## Task description
Print the whole listing exactly.
☆ ☆ ☆
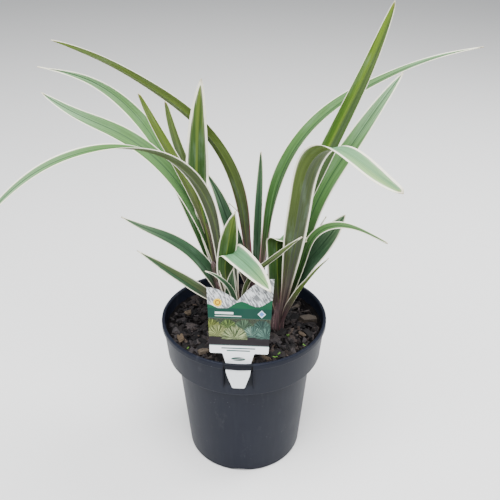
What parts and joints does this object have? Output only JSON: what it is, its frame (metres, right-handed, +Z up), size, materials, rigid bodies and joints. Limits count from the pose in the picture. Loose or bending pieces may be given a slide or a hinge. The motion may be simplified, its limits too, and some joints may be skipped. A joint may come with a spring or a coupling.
{
  "type": "potted dianella",
  "caption": "Potted variegated dianella: strappy arching leaves with cream edges in leafy shoots, in bark mix in a round dark nursery pot with a plant label.",
  "frame": {"origin": "centre of the pot's flat underside, on the ground", "axes": "+Z up along the pot's axis, -Y towards the front, where the label's tongue hangs outside the collar"},
  "size_m": [0.3665, 0.2268, 0.3935],
  "materials": {
    "pot_plastic": "moulded plastic, dusty",
    "bark": "damp composted bark",
    "leaf": "waxy leaf with cream edges",
    "label_sheet": "printed plastic sheet"
  },
  "bodies": {
    "root": {"nursery_pot": "pot_plastic", "bark_mix": "bark", "plant_label": "label_sheet", "shoot_left": "leaf", "shoot_back": "leaf", "shoot_front": "leaf", "shoot_right": "leaf"}
  },
  "joints": []
}
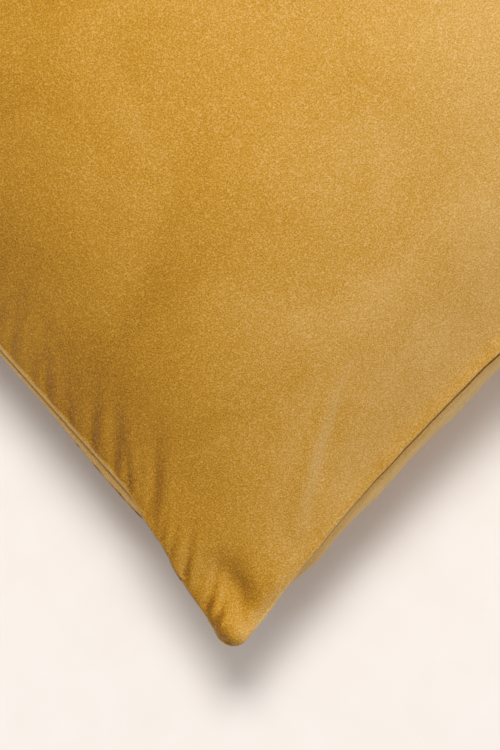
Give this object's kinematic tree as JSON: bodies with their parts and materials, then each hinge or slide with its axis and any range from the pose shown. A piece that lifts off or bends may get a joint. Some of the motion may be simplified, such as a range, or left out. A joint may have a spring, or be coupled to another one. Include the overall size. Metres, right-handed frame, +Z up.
{
  "type": "throw pillow",
  "caption": "Square velvet throw pillow: two crowned panels with drawn-in sides, a concealed zip along one side, and a fibre-filled insert.",
  "frame": {"origin": "centre of the pillow's bounding box, on the surface that it rests on", "axes": "+Z up through the front panel's crown; +X along the zip, from its closed end to its open end; the zip closes the -Y side"},
  "size_m": [0.4376, 0.4376, 0.128],
  "materials": {
    "velvet": "golden ochre short-pile velvet, matte with a pale sheen at grazing angles",
    "thread": "spun polyester sewing thread, matched to the velvet",
    "zip_tape": "woven polyester tape, matched to the velvet",
    "zip_coil": "moulded nylon coil, satin",
    "zip_metal": "zinc alloy, enamelled to match the velvet, satin",
    "label": "blank white satin label",
    "casing": "plain white woven cotton, matte",
    "casing_thread": "white sewing thread",
    "filling": "white hollow polyester fibre"
  },
  "bodies": {
    "cover": {"front_panel": "velvet", "back_panel": "velvet", "seam_needle_thread": "thread", "seam_bobbin_thread": "thread", "allowance_overlock": "thread", "zip_front_overlock": "thread", "zip_back_overlock": "thread", "zip_tape_front": "zip_tape", "zip_tape_back": "zip_tape", "zip_coil_front": "zip_coil", "zip_coil_back": "zip_coil", "zip_stitching_front": "thread", "zip_stitching_back": "thread", "zip_top_stops": "zip_metal", "zip_bottom_stop": "zip_metal", "care_label": "label", "insert_casing_front": "casing", "insert_casing_back": "casing", "insert_seam_thread": "casing_thread", "insert_closing_stitch": "casing_thread", "insert_filling": "filling"},
    "slider": {"zip_slider": "zip_metal"},
    "pull": {"zip_pull": "zip_metal"}
  },
  "joints": [
    {"name": "zip_slide", "type": "slide", "parent": "cover", "child": "slider", "axis": [1, 0, 0], "range_m": [0, 0.28]},
    {"name": "zip_pull_swing", "type": "hinge", "parent": "slider", "child": "pull", "pos_m": [-0.1401, -0.2074, 0.05], "axis": [0, 0, -1], "range_deg": [0, 180]}
  ]
}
☆ ☆ ☆
## Finished task
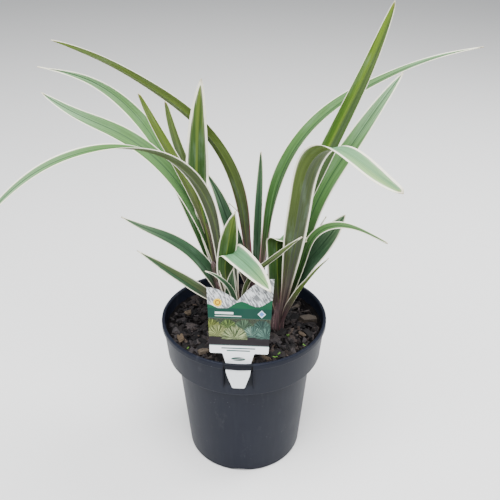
What parts and joints does this object have? Output only JSON: what it is, its frame (metres, right-handed, +Z up), size, materials, rigid bodies and joints. Limits count from the pose in the picture. Loose or bending pieces may be given a slide or a hinge. The motion may be simplified, its limits too, and some joints may be skipped. A joint may come with a spring or a coupling.
{
  "type": "potted dianella",
  "caption": "Potted variegated dianella: strappy arching leaves with cream edges in leafy shoots, in bark mix in a round dark nursery pot with a plant label.",
  "frame": {"origin": "centre of the pot's flat underside, on the ground", "axes": "+Z up along the pot's axis, -Y towards the front, where the label's tongue hangs outside the collar"},
  "size_m": [0.3665, 0.2268, 0.3935],
  "materials": {
    "pot_plastic": "moulded plastic, dusty",
    "bark": "damp composted bark",
    "leaf": "waxy leaf with cream edges",
    "label_sheet": "printed plastic sheet"
  },
  "bodies": {
    "root": {"nursery_pot": "pot_plastic", "bark_mix": "bark", "plant_label": "label_sheet", "shoot_left": "leaf", "shoot_back": "leaf", "shoot_front": "leaf", "shoot_right": "leaf"}
  },
  "joints": []
}
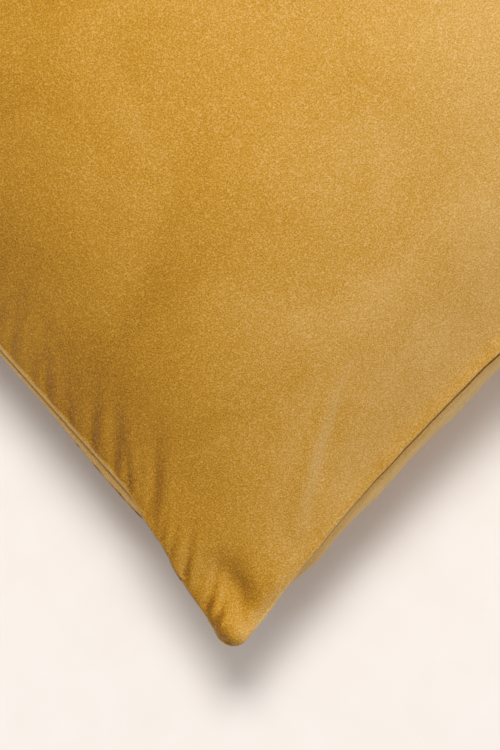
Give this object's kinematic tree as JSON: bodies with their parts and materials, then each hinge or slide with its axis and any range from the pose shown. A piece that lifts off or bends may get a joint. Some of the motion may be simplified, such as a range, or left out. A joint may have a spring, or be coupled to another one. Include the overall size. Metres, right-handed frame, +Z up.
{
  "type": "throw pillow",
  "caption": "Square velvet throw pillow: two crowned panels with drawn-in sides, a concealed zip along one side, and a fibre-filled insert.",
  "frame": {"origin": "centre of the pillow's bounding box, on the surface that it rests on", "axes": "+Z up through the front panel's crown; +X along the zip, from its closed end to its open end; the zip closes the -Y side"},
  "size_m": [0.4376, 0.4376, 0.128],
  "materials": {
    "velvet": "golden ochre short-pile velvet, matte with a pale sheen at grazing angles",
    "thread": "spun polyester sewing thread, matched to the velvet",
    "zip_tape": "woven polyester tape, matched to the velvet",
    "zip_coil": "moulded nylon coil, satin",
    "zip_metal": "zinc alloy, enamelled to match the velvet, satin",
    "label": "blank white satin label",
    "casing": "plain white woven cotton, matte",
    "casing_thread": "white sewing thread",
    "filling": "white hollow polyester fibre"
  },
  "bodies": {
    "cover": {"front_panel": "velvet", "back_panel": "velvet", "seam_needle_thread": "thread", "seam_bobbin_thread": "thread", "allowance_overlock": "thread", "zip_front_overlock": "thread", "zip_back_overlock": "thread", "zip_tape_front": "zip_tape", "zip_tape_back": "zip_tape", "zip_coil_front": "zip_coil", "zip_coil_back": "zip_coil", "zip_stitching_front": "thread", "zip_stitching_back": "thread", "zip_top_stops": "zip_metal", "zip_bottom_stop": "zip_metal", "care_label": "label", "insert_casing_front": "casing", "insert_casing_back": "casing", "insert_seam_thread": "casing_thread", "insert_closing_stitch": "casing_thread", "insert_filling": "filling"},
    "slider": {"zip_slider": "zip_metal"},
    "pull": {"zip_pull": "zip_metal"}
  },
  "joints": [
    {"name": "zip_slide", "type": "slide", "parent": "cover", "child": "slider", "axis": [1, 0, 0], "range_m": [0, 0.28]},
    {"name": "zip_pull_swing", "type": "hinge", "parent": "slider", "child": "pull", "pos_m": [-0.1401, -0.2074, 0.05], "axis": [0, 0, -1], "range_deg": [0, 180]}
  ]
}